Once more violence convulses central Africa, a region where unspeakable catastrophes now appear chronic. First there was genocide in Rwanda, where as many as 1 million people, mostly Tutsi, were bludgeoned and hacked to death in 1994. Then came a lethal tidal wave of refugees, mostly Hutus fearing reprisals for those massacres, over the border from Rwanda into Zaire. Now some refugee camps are shutting down as their miserable inhabitants flee the latest disaster: battles between the bedraggled army of Zaire and Tutsi rebels. Humanitarian agencies warned that a million people, cut off from food aid, could go hungry. Meanwhile, the Zairean Army was disintegrating as the rebels, backed by Tutsi soldiers from Rwanda, took over several towns along the border. With strongman Mobutu Sese Seko recuperating from cancer surgery in Switzerland and his prime minister accusing Rwanda of fomenting the insurrection, Zaire appeared to be sliding into war and national collapse at the same time. And it could take its neighbors Rwanda and Burundi along with it.

Mobutu is partly to blame for the crisis. He makes no secret of his hostility toward Zaire’s Tutsi minority, and some of his henchmen reportedly urged Hutu refugees to attack Tutsi outside the camps. Local radio broadcasts urging people to hunt down ““the foreign infiltrators’’–code words for Tutsi–helped stir up the Tutsi rebels, who attacked the Hutu camps and Zairean towns. Mobutu has deliberately kept the Zairean Army disorganized and undisciplined–to protect his own neck. Small wonder, then, that his soldiers have been stealing from refugees and looting towns.
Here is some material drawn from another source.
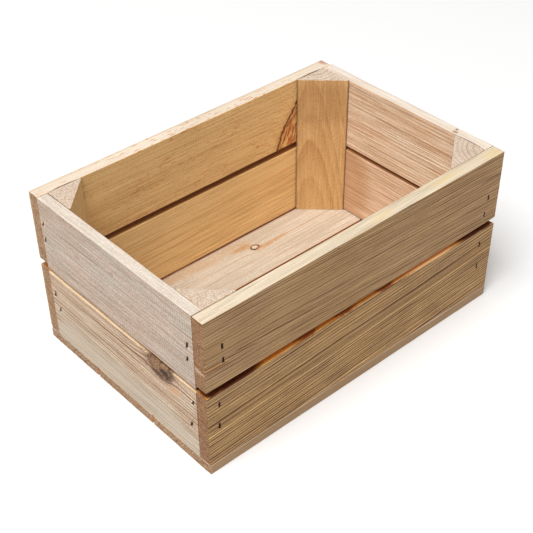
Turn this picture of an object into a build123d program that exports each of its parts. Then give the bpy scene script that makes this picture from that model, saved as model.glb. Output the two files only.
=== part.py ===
"""Small open-top apple crate of sawn softwood slats, stapled to triangular corner posts.

Millimetres, +Z up. The origin is at the middle of the footprint, on the underside of the floor boards.
+X runs along the crate's length and the front is the long wall at -Y.
"""
import os

from build123d import *

# Overall size
LENGTH = 400.0
WIDTH = 268.0
HEIGHT = 189.0

# Boards
LONG_THICK = 15.0  # front and back slats
END_THICK = 12.5  # slats of the two short ends
FLOOR_THICK = 11.5
EASE = 0.8  # rounding of every board's long edges

# Walls: each has two slats, one above the other, with a gap between them
LONG_LOWER_TOP = 99.7
LONG_UPPER_BOTTOM = 106.0
END_LOWER_TOP = 97.9
END_UPPER_BOTTOM = 101.5

# Floor: three boards along the length, from front to back
FLOOR_WIDTHS = {"front": 88.0, "middle": 89.5, "back": 84.5}
FLOOR_GAP = (WIDTH - sum(FLOOR_WIDTHS.values())) / 2

# Corner posts: legs of the right-angled section, along X and along Y
POST_LEGS = {
    "front_left": (40.0, 39.0),
    "front_right": (54.0, 41.0),
    "back_left": (40.0, 39.0),
    "back_right": (44.0, 42.0),
}

# Staples: flattened wire, driven until the crown lies below the wood's surface
CROWN = 6.0
LEG = 25.0
WIRE_THIN = 1.0  # in the staple's own plane
WIRE_WIDE = 1.2  # across that plane
POINT = 1.6  # length of the bevelled tip
SINK = 1.3  # depth of the crown's outer face below the surface
SLOT_LENGTH = 6.8
SLOT_WIDTH = 1.9

# Where the staples are: distance in from each end of the slat, and height above the ground
LONG_STAPLES = {
    "front_upper": {"left": ((21.0, 151.5), (21.5, 135.0)), "right": ((17.0, 139.0), (20.0, 118.5))},
    "front_lower": {"left": ((15.0, 83.4), (14.0, 56.5)), "right": ((21.0, 80.0), (20.5, 50.0))},
    "back_upper": {"left": ((19.0, 151.5), (20.5, 126.0)), "right": ((18.5, 149.0), (22.0, 131.0))},
    "back_lower": {"left": ((20.0, 80.5), (18.0, 47.0)), "right": ((19.0, 84.0), (21.0, 54.0))},
}
END_STAPLES = {
    "left_upper": {"front": ((8.6, 149.6), (9.4, 132.8)), "back": ((4.0, 159.4), (4.0, 139.8))},
    "left_lower": {"front": ((5.6, 80.8), (9.6, 49.6)), "back": ((5.7, 70.8), (11.4, 53.0))},
    "right_upper": {"front": ((8.0, 156.0), (7.0, 128.5)), "back": ((6.5, 158.0), (8.5, 140.0))},
    "right_lower": {"front": ((7.5, 72.0), (9.0, 42.0)), "back": ((8.0, 74.0), (6.0, 44.5))},
}
FLOOR_END_INSET = 22.0  # from a floor board's long edge to the staples at its ends
FLOOR_EDGE_STAPLES = (-105.0, 4.0, 110.0)  # X of the staples up into the long walls

HALF_LENGTH = LENGTH / 2
HALF_WIDTH = WIDTH / 2


def block(low, high):
    """A box from its lowest and highest corners."""
    size = [b - a for a, b in zip(low, high)]
    return Pos(*low) * Box(*size, align=(Align.MIN, Align.MIN, Align.MIN))


def board(low, high, grain):
    """A board with its long edges eased; grain is the axis that it runs along."""
    solid = block(low, high)
    return fillet(solid.edges().filter_by(grain), EASE)


def staple(surface, outward, crown):
    """One driven staple and the slot above it, for a point on the wood's surface."""
    normal = Vector(*crown).cross(Vector(*outward))
    face = Plane(origin=surface, x_dir=crown, z_dir=normal)
    half = CROWN / 2
    inside = half - WIRE_THIN
    outline = Polyline(
        (-half, -SINK),
        (half, -SINK),
        (half, -SINK - LEG),
        (inside, -SINK - LEG + POINT),
        (inside, -SINK - WIRE_THIN),
        (-inside, -SINK - WIRE_THIN),
        (-inside, -SINK - LEG + POINT),
        (-half, -SINK - LEG),
        close=True,
    )
    wire = extrude(face * make_face(outline), amount=WIRE_WIDE / 2, both=True)
    slot = face * Box(SLOT_LENGTH, 2 * (SINK + WIRE_THIN), SLOT_WIDTH)
    return wire, slot


def long_slats():
    """Front and back slats, which run the full length and cover the ends of the short ones."""
    slats = {}
    for side, near in (("front", -HALF_WIDTH), ("back", HALF_WIDTH - LONG_THICK)):
        far = near + LONG_THICK
        upper = (-HALF_LENGTH, near, LONG_UPPER_BOTTOM), (HALF_LENGTH, far, HEIGHT)
        lower = (-HALF_LENGTH, near, FLOOR_THICK), (HALF_LENGTH, far, LONG_LOWER_TOP)
        slats[f"{side}_upper_slat"] = board(*upper, Axis.X)
        slats[f"{side}_lower_slat"] = board(*lower, Axis.X)
    return slats


def end_slats():
    """Short slats of the two ends, between the long ones."""
    slats = {}
    reach = HALF_WIDTH - LONG_THICK
    for side, near in (("left", -HALF_LENGTH), ("right", HALF_LENGTH - END_THICK)):
        far = near + END_THICK
        upper = (near, -reach, END_UPPER_BOTTOM), (far, reach, HEIGHT)
        lower = (near, -reach, FLOOR_THICK), (far, reach, END_LOWER_TOP)
        slats[f"{side}_upper_slat"] = board(*upper, Axis.Y)
        slats[f"{side}_lower_slat"] = board(*lower, Axis.Y)
    return slats


def floor_boards():
    """Three boards under the walls, as long as the crate."""
    boards = {}
    start = -HALF_WIDTH
    for place, width in FLOOR_WIDTHS.items():
        ends = (-HALF_LENGTH, start, 0), (HALF_LENGTH, start + width, FLOOR_THICK)
        boards[f"{place}_floor_board"] = board(*ends, Axis.X)
        start += width + FLOOR_GAP
    return boards


def corner_posts():
    """Four posts of triangular section that stand on the floor, flush with the rim."""
    posts = {}
    for corner, (leg_x, leg_y) in POST_LEGS.items():
        to_right = 1 if "left" in corner else -1
        to_back = 1 if "front" in corner else -1
        x = -to_right * (HALF_LENGTH - END_THICK)
        y = -to_back * (HALF_WIDTH - LONG_THICK)
        section = Polyline((x, y), (x + to_right * leg_x, y), (x, y + to_back * leg_y), close=True)
        foot = Pos(0, 0, FLOOR_THICK) * make_face(section)
        posts[f"{corner}_post"] = extrude(foot, amount=HEIGHT - FLOOR_THICK, dir=(0, 0, 1))
    return posts


def wall_staples():
    """Two staples at each end of each wall slat, crowns upright, into the corner posts."""
    groups = {}
    for slat, ends in LONG_STAPLES.items():
        outward = -1 if slat.startswith("front") else 1
        groups[f"{slat}_staples"] = [
            staple((side * (HALF_LENGTH - inset), outward * HALF_WIDTH, height), (0, outward, 0), (0, 0, 1))
            for end, side in (("left", -1), ("right", 1))
            for inset, height in ends[end]
        ]
    reach = HALF_WIDTH - LONG_THICK
    for slat, ends in END_STAPLES.items():
        outward = -1 if slat.startswith("left") else 1
        groups[f"{slat}_staples"] = [
            staple((outward * HALF_LENGTH, side * (reach - inset), height), (outward, 0, 0), (0, 0, 1))
            for end, side in (("front", -1), ("back", 1))
            for inset, height in ends[end]
        ]
    return groups


def floor_staples():
    """Staples up through each floor board, two at each end and three along each long wall."""
    groups = {}
    start = -HALF_WIDTH
    for place, width in FLOOR_WIDTHS.items():
        end_x = HALF_LENGTH - END_THICK / 2
        rows = (start + FLOOR_END_INSET, start + width - FLOOR_END_INSET)
        spots = [(x, y) for x in (-end_x, end_x) for y in rows]
        if place != "middle":
            wall_y = (HALF_WIDTH - LONG_THICK / 2) * (-1 if place == "front" else 1)
            spots += [(x, wall_y) for x in FLOOR_EDGE_STAPLES]
        groups[f"{place}_floor_staples"] = [staple((x, y, 0), (0, 0, -1), (0, 1, 0)) for x, y in spots]
        start += width + FLOOR_GAP
    return groups


def overlaps(one, other):
    """True if two bounding boxes share space."""
    a, b = one.bounding_box(), other.bounding_box()
    return all(
        low < high
        for low, high in (
            (a.min.X, b.max.X), (b.min.X, a.max.X),
            (a.min.Y, b.max.Y), (b.min.Y, a.max.Y),
            (a.min.Z, b.max.Z), (b.min.Z, a.max.Z),
        )
    )


def drive(wood, groups):
    """The wood with every staple's slot and its own shape cut out of it."""
    for pairs in groups.values():
        for wire, slot in pairs:
            if overlaps(wood, slot):
                wood = wood - slot
            if overlaps(wood, wire):
                wood = wood - wire
    return wood


def write(name, shape):
    """One STEP file for each node."""
    shape.label = name
    export_step(shape, f"parts/{name}.step")


def main():
    os.makedirs("parts", exist_ok=True)
    groups = {**wall_staples(), **floor_staples()}
    for name, wood in {**long_slats(), **end_slats(), **corner_posts(), **floor_boards()}.items():
        write(name, drive(wood, groups))
    for name, pairs in groups.items():
        write(name, Compound(children=[wire for wire, _ in pairs]))


main()
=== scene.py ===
"""Sawn softwood apple crate: detailed boards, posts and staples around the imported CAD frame."""
import math

import bpy
import numpy as np
from mathutils import Euler, Matrix, Vector


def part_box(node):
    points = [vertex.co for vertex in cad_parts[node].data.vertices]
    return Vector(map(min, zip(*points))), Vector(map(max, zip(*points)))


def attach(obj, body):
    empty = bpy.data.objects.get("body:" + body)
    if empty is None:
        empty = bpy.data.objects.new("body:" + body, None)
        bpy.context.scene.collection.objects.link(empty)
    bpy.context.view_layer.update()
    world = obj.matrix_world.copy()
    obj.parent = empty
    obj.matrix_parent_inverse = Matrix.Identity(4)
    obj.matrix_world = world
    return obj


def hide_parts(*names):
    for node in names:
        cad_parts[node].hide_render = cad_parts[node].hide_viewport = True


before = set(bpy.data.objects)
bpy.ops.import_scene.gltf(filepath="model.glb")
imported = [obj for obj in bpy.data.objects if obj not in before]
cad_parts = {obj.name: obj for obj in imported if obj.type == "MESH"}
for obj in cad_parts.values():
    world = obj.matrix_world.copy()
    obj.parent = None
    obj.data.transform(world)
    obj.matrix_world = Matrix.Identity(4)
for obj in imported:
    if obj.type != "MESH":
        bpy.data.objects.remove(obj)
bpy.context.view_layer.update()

MM = 0.001  # metres in a millimetre; meshes and materials are worked out in millimetres
UP = (0, 0, 1)
FRONT, BACK, LEFT, RIGHT, BELOW = (0, -1, 0), (0, 1, 0), (-1, 0, 0), (1, 0, 0), (0, 0, -1)

# Boards
GRID = 2.0  # spacing of the mesh lines across a board
GRID_ALONG = 3.5  # and along its grain
EASE = 0.9  # rounding of the long edges
END_EASE = 0.5  # rounding of the sawn ends
BUTTED_EASE = 0.3  # and of those that butt against a long slat
SLAT_INSET = 0.15  # how far a slat's long edges draw in
LOW_INSET = 0.6  # and its lower edge, on all but the front wall
FLOOR_INSET = -0.6  # the floor boards' edges go outwards, into the narrow gaps
NEAR_EDGE = (0.0, 0.3, 0.7, 1.2, 1.9, 2.8, 4.0, 5.5, 7.5)  # mesh lines near an edge, from the edge inwards
CLOSEST = 0.12  # mesh lines nearer to each other than this become one
WORN_LOW = 0.7  # extra rounding along the lower slats' inner bottom edge
STRAIGHT = (0.0, 1.0, 0.0)  # a board whose edges don't bow

# Staple slots
SLOT_HALF_WIDTH = 1.2
SLOT_HALF_LENGTH = 3.5
SLOT_DEPTH = 2.1
SLOT_ACROSS = (0.0, 0.3, 0.6, 0.85, 1.0, 1.15, 1.3, 1.5, 1.9, 2.5, 3.4)  # mesh lines from a slot's middle
SLOT_ALONG = (0.0, 0.5, 1.0, 1.5, 2.0, 2.5, 2.9, 3.2, 3.5, 3.8, 4.3, 5.2)
STAPLE_REACH = 7.5  # points nearer than this, seen from the face, belong to one staple
TORN_REACH = 6.0  # a torn chip belongs to the staple this near

# Posts
POST_ROUND = 0.8  # rounding of the upright edges
POST_STEP = 1.6  # spacing of the mesh lines round a post
POST_RINGS = (0.98, 0.94, 0.88, 0.8, 0.7, 0.6, 0.5, 0.4, 0.3, 0.2, 0.1)  # smaller outlines that fill its ends
SEAM_WIDTH = 2.6  # painted shade: a dark line where a post's sloping face meets a wall
SEAM_SHADE = 0.3

# -------- numbers that look random, always the same


def hashed(x, y, z, seed):
    """A number from 0 to 1 for each whole-numbered point."""
    n = (x * 73856093) ^ (y * 19349663) ^ (z * 83492791) ^ (seed * 2654435761)
    n = ((n & 0xFFFFFFFF) ^ ((n & 0xFFFFFFFF) >> 13)) * 1274126177 & 0xFFFFFFFF
    return ((n ^ (n >> 16)) & 0xFFFF) / 65535.0


def noise(points, scale, seed):
    """Smooth noise from -1 to 1 at each point; scale is its grain in mm along x, y and z."""
    q = np.asarray(points, float) / np.asarray(scale, float)
    whole = np.floor(q).astype(np.int64)
    part = q - whole
    part = part * part * (3 - 2 * part)
    total = np.zeros(len(q))
    for corner in range(8):
        step = np.array([corner & 1, corner >> 1 & 1, corner >> 2 & 1])
        weight = np.where(step, part, 1 - part).prod(axis=1)
        cell = whole + step
        total += weight * hashed(cell[:, 0], cell[:, 1], cell[:, 2], seed)
    return total * 2 - 1


def smooth(value):
    """0 below 0, 1 above 1 and a soft step between."""
    t = np.clip(value, 0, 1)
    return t * t * (3 - 2 * t)


# -------- places, all taken from the CAD frame


def placement(node, out, up):
    """A board's own axes in the world: x along its grain, y along up, z along out, and its size in mm."""
    low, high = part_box(node)
    z, y = Vector(out), Vector(up)
    x = y.cross(z)
    turn = Matrix((x, y, z)).transposed()
    size = [abs(side) / MM for side in turn.transposed() @ (high - low)]
    return Matrix.Translation((low + high) / 2) @ turn.to_4x4(), size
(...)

What should the West do? The big powers barely tried to stop the Rwandan genocide in 1994. The killing isn’t easy to stop, of course: in Burundi, Hutu and Tutsi have slaughtered each other all year at the rate of about one Oklahoma City bombing a day, observed a former U.S. ambassador. In the latest crisis, the Clinton administration defends its record. ““We absolutely reject the charge that Western governments have not done enough,’’ said State Department spokesman Nicholas Burns. But a U.S. proposal for an African peacekeeping force seems to be a nonstarter. Last week the United Nations sent a special envoy, Canadian Raymond ChrEtien, to the region. ““It is a war. It has started,’’ he said. That raised the ante. But it doesn’t mean outsiders will have any better answers this time.